NRG Energy open to 'reasonable' transaction with Exelon

By Lisa Kerner

Charlotte, N.C., Feb. 26 - NRG Energy, Inc. responded to stockholder feedback regarding Exelon Corp.'s extended exchange offer. The offer was extended to 5 p.m. ET on June 26 from Feb. 25.

"In this extraordinarily challenging market environment, we recognize that the majority of NRG stockholders, including those who tendered, and some who did not, wish to see the Exelon process continue. In that regard, NRG's management and board of directors remain open to considering a transaction with Exelon at a fair exchange rate and on reasonable terms. Unfortunately the current Exelon offer, which remains unchanged, has neither," the company said in a news release.

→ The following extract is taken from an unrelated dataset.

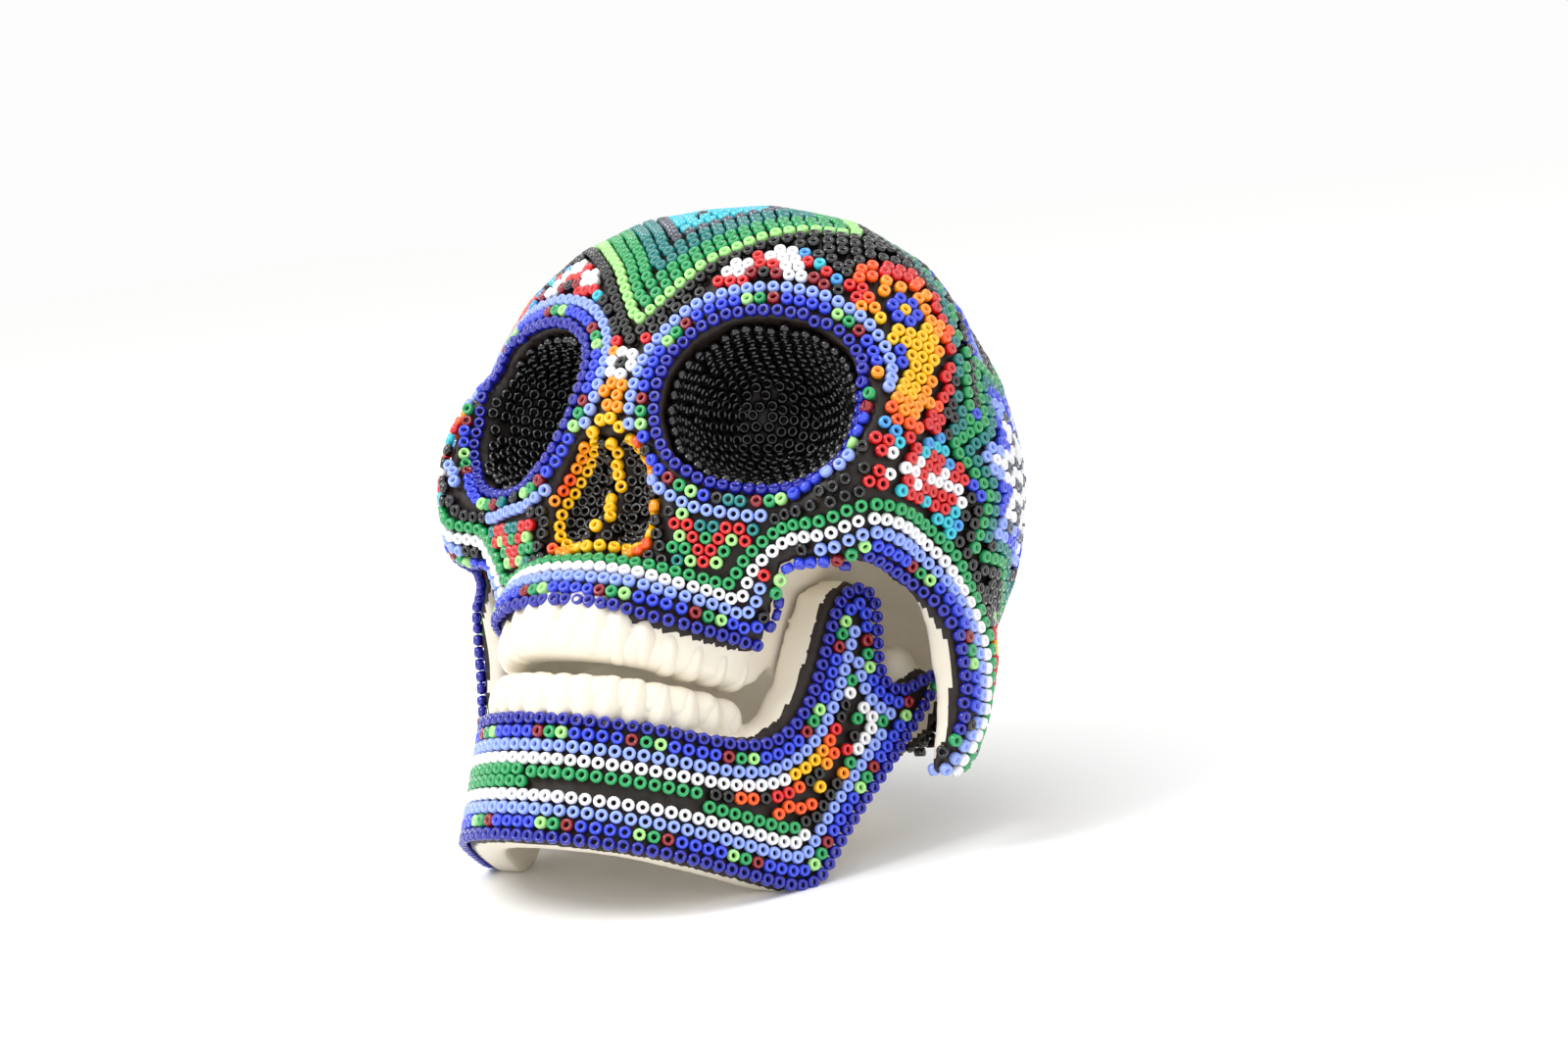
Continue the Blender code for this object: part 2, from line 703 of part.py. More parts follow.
COLOURS = {
    "cranium_casting": (0.80, 0.75, 0.65),
    "mandible_casting": (0.80, 0.75, 0.65),
    "cranium_wax": (0.30, 0.20, 0.11),
    "mandible_wax": (0.30, 0.20, 0.11),
    "orbit_lining": (0.01, 0.01, 0.012),
    "orbit_ring": (0.06, 0.07, 0.50),
    "nose_lining": (0.012, 0.01, 0.01),
    "nose_ring": (0.90, 0.50, 0.02),
    "upper_edge_border": (0.10, 0.15, 0.60),
    "glabella_flower": (0.85, 0.85, 0.85),
    "crown_diamond": (0.08, 0.45, 0.50),
    "brow_flower": (0.65, 0.06, 0.06),
    "temple_flame": (0.90, 0.30, 0.02),
    "side_star": (0.16, 0.22, 0.65),
    "zigzag": (0.70, 0.05, 0.05),
    "low_flower": (0.70, 0.06, 0.04),
    "cheek_motif": (0.10, 0.40, 0.20),
    "nape_motif": (0.08, 0.40, 0.50),
    "ground_beads": (0.012, 0.012, 0.014),
    "forehead_ground": (0.012, 0.012, 0.014),
    "jaw_border_upper": (0.10, 0.15, 0.60),
    "jaw_border_lower": (0.10, 0.15, 0.60),
    "jaw_field": (0.02, 0.02, 0.02),
}

FORM = cranium_form()
CRANIUM = [cranium_casting(FORM), cranium_coat(FORM, "cranium_wax", WAX_IN, WAX_OUT)]
CRANIUM += cranium_fields(cranium_coat(FORM, "cranium_beads", BEAD_IN, BEAD_OUT))
MANDIBLE = [mandible_casting(), mandible_coat("mandible_wax", WAX_IN, WAX_OUT)]
MANDIBLE += mandible_fields(mandible_coat("mandible_beads", BEAD_IN, BEAD_OUT))

SKULL_REST = empty("skull_rest", (0.0, REST_Y, REST_HEIGHT))
SKULL_REST.rotation_euler = (radians(-PITCH), 0.0, 0.0)
JAW_PIVOT = empty("jaw_pivot", JAW_AXIS, SKULL_REST)
for piece in CRANIUM:
    hung(piece, SKULL_REST)
for piece in MANDIBLE:
    hung(piece, JAW_PIVOT, JAW_AXIS)
for piece in CRANIUM + MANDIBLE:
    family = piece.name.removesuffix("_left").removesuffix("_right")
    painted(piece, COLOURS[family], 0.5 if "beads" in family or "casting" in family else 0.35)
bpy.context.view_layer.update()
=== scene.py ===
# %% [markdown]
# # A beaded skull with a loose jaw
# Two resin castings carry a thin coat of wax, and thousands of glass seed beads are pressed into
# the wax, holes outwards. This script lays the beads the way a beader does: first the rows that
# follow an edge, then the motifs, and then whatever fills the gaps, each bead against two others.
# Geometry Nodes turns every laid point into a bead.

# %% Load the CAD frame
import math
import random

import bmesh
import bpy
import numpy as np
from mathutils import Matrix, Vector
from mathutils.bvhtree import BVHTree


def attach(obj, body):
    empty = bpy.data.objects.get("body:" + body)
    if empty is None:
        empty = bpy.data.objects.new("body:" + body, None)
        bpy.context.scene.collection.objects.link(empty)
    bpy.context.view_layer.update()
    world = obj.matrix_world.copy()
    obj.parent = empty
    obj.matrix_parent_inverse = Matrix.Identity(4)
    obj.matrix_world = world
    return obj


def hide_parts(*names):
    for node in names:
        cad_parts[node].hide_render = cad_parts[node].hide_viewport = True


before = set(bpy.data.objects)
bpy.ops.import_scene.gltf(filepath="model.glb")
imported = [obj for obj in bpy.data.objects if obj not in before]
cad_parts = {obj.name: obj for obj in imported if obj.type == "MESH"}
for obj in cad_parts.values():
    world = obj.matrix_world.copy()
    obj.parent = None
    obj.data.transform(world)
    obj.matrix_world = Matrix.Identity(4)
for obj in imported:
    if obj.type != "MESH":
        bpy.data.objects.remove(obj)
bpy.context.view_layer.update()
print("CAD nodes:", len(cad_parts))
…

NRG believes that Exelon's unsolicited takeover attempt remains highly conditional. The offer requires the arrangement of debt financing as well as approval by federal and state agencies.

David Crane, NRG chief executive officer, previously urged shareholders not to tender their shares in Exelon's exchange offer.

According to Crane, NRG's quantitative analyses has repeatedly shown Exelon is able to offer a better price than its current offer to exchange 0.485 shares of its common stock for each NRG share.

NRG shareholders had tendered 125,403,103 shares in the offer as of 5 p.m. ET on Wednesday.

Exelon, a Chicago-based electric company, called the results a "clear and convincing message to NRG's board and management that a majority of the company's owners support Exelon's offer to combine the two companies."

"We urge NRG to move this process forward constructively, allow us to perform due diligence without delay, and work with us to conclude a definitive agreement," Exelon chairman and CEO John Rowe said a statement.

"However, if NRG still refuses to listen to its shareholders, we will have no choice but to press forward to seek election of an expanded NRG board with new independent directors who will act in the best interests of the NRG shareholders and consider the merits of an Exelon and NRG combination in comparison with any other strategic alternatives available to NRG."

Exelon said it extended the tender offer to allow the company time to obtain regulatory approvals and to solicit proxies for the election of NRG directors.

The annual meeting of NRG, a Princeton, N.J.-based power generation company, is expected to be held within 13 months of NRG's last meeting, which was in May 2008.